It’s still early days for quantum computing, but we’re currently seeing rapid improvements in the underlying hardware and software foundations for this new computing paradigm. Just like during the early days of classical computing, different hardware players are betting on very different approaches to how to build these machines. There’s IonQ with its trapped ion approach, D-Wave using quantum annealing and IBM, Rigetti and others with their bet on building a superconducting gate model machine. All of these approaches have their pros and cons and may eventually find their niches for solving different kinds of problems.
EeroQ, which announced a $7.25 million seed funding round today, is taking a somewhat different approach to these other players by betting on mass-produced CMOS chips that use electrons floating on liquid helium to power the core of its quantum processors. The advantage of this, the EeroQ team argues, is that it allows for very long coherence times (close to 10 seconds), fast gates and the ability to quickly scale the technology to thousands of qubits (though it isn’t quite there yet). The company was founded in 2017 and the team spent the last few years working on the fundamental science behind these designs. The company recently added Princeton Electrical & Computer Engineering Professor Steve Lyon as CTO and completed its headquarter and lab in Chicago.
“We’re the only company that is pursuing electrons and helium — and electrons and helium, it’s an almost identical system to silicon spin qubits. [ … ] The only difference is that what we’re trying to do is, instead of having the single electron spin be embedded inside this silicon — which has all types of possible defects — [ours] actually floats on top of a layer of liquid helium. The really cool thing here, just from a pure science effective, is that the electron is attracted to its own image and therefore it’s trapped naturally,” EeroQ CEO Nick Farina explained. Ideally, this means that EeroQ’s design will have all of the benefits of spin qubits, including their long coherence time, with the advantage of having a system that can be scaled up more easily. While noise will always be an issue for any quantum computer design, the electron-on-helium design offers some natural resistance by default. There’s a reason, after all, why the current time in quantum computing is typically called the “noisy intermediate-scale quantum (NISQ)” era.

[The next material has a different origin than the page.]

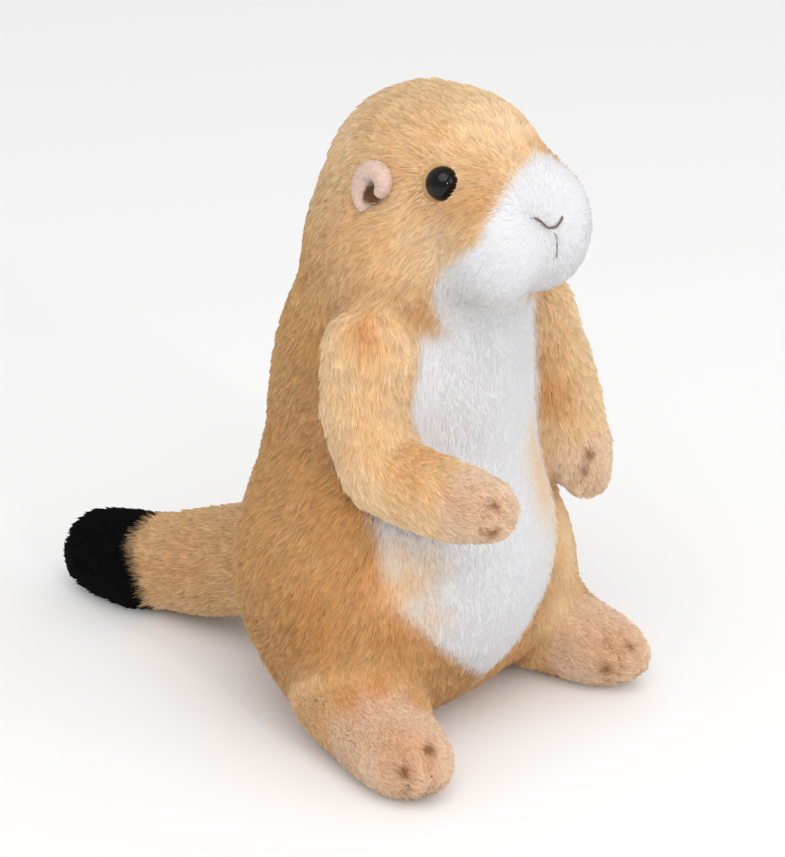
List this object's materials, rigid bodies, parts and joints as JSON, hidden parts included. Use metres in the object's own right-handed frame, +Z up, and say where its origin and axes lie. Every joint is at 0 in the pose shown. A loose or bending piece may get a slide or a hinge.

“I think there are multiple valid ways to build a quantum computer,” Farina said. “And I think that in the NISQ era, over the next five years by the middle of the decade, you’re going to see multiple success stories of creating real customer value using different types of qubits. I think there’s a point at which scalability will start to separate the field.”
That’s obviously also what EeroQ’s investors are betting on. The company’s seed round was led by B Capital’s Ascent Fund, with participation from V Capital, Alumni Ventures, Unbound Ventures, Calibrate Ventures and Red Cedar Ventures. B Capital’s chair Howard Morgan and its senior principal Morgan Polotan will join the company’s board.
In an interview, Howard Morgan noted that he has had a long interest in quantum computing but it wasn’t until B Capital’s new Ascent Fund closed earlier this year that he had a vehicle for making these more adventurous early-stage investments. “We started talking about Nick [Farina] and what they were doing. And we started to dig in and I realized that it was one of the only very differentiated technologies. It was not going down the paths that all the other people have gone down. It was developed with Michigan State and Princeton University and we had a way to pretty much lock up all the patents and all the intellectual property, so we could work on it because everybody else was ignoring it completely,” Morgan said and added that the promise of the technology’s scalability was also a major reason why the firm decided to invest.